What to take home from this:
- The universe is freely chosen. (which by itself debunks that P(E) = 1 stuff)
- The universe does not need to be outcomes of an experiment, that's just one application but the theory is much more general and abstract. For example the universe could be some function space.
- Inference consists of asserting a predicate to be true over the universe, getting a new universe from that and updating all the probabilities of events you're choosing to consider. The basis for considering the predicate to be true does not need to be observational data, again that's just one application but the theory is much more general and abstract.
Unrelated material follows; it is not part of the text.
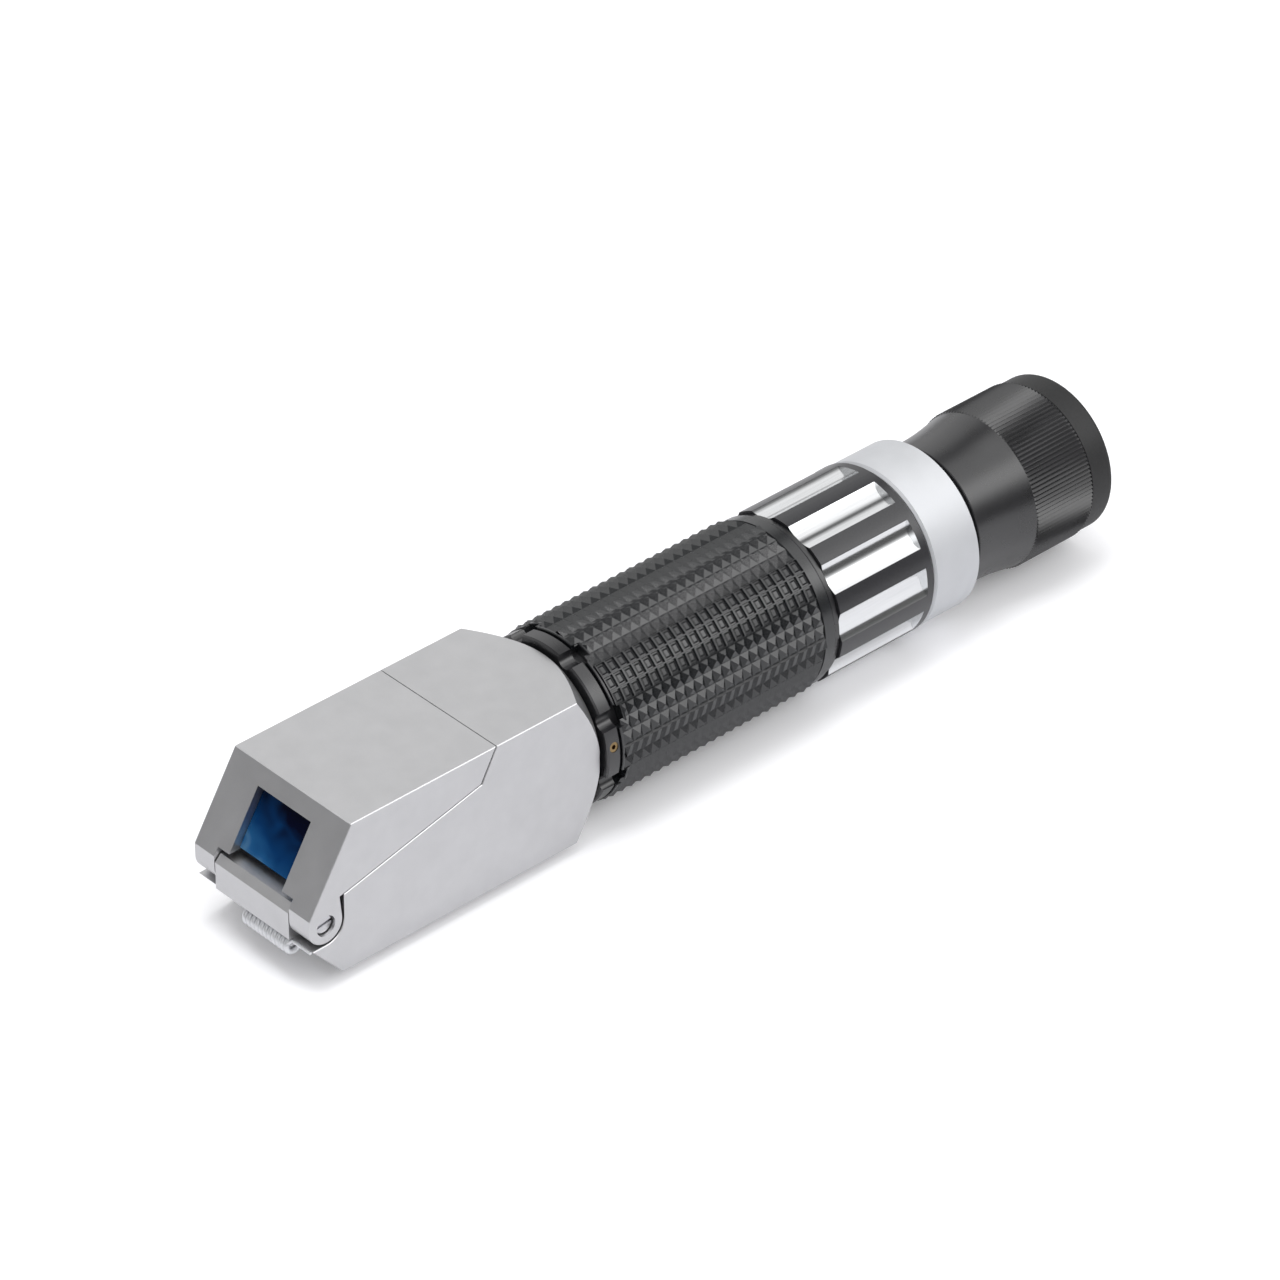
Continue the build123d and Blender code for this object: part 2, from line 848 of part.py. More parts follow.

For example the assertion could be a theorem we've proven in said function space.
- Don't let mish-mashed and confused expositions lead you to think that this is difficult or something, the core ideas here are perfectly simple.
I have applied your argument to valid premises and derived a contradiction, that constitutes a refutation of the validity of your argument. No wonder you keep giving invalid arguments if you don't even understand how refutations of them work.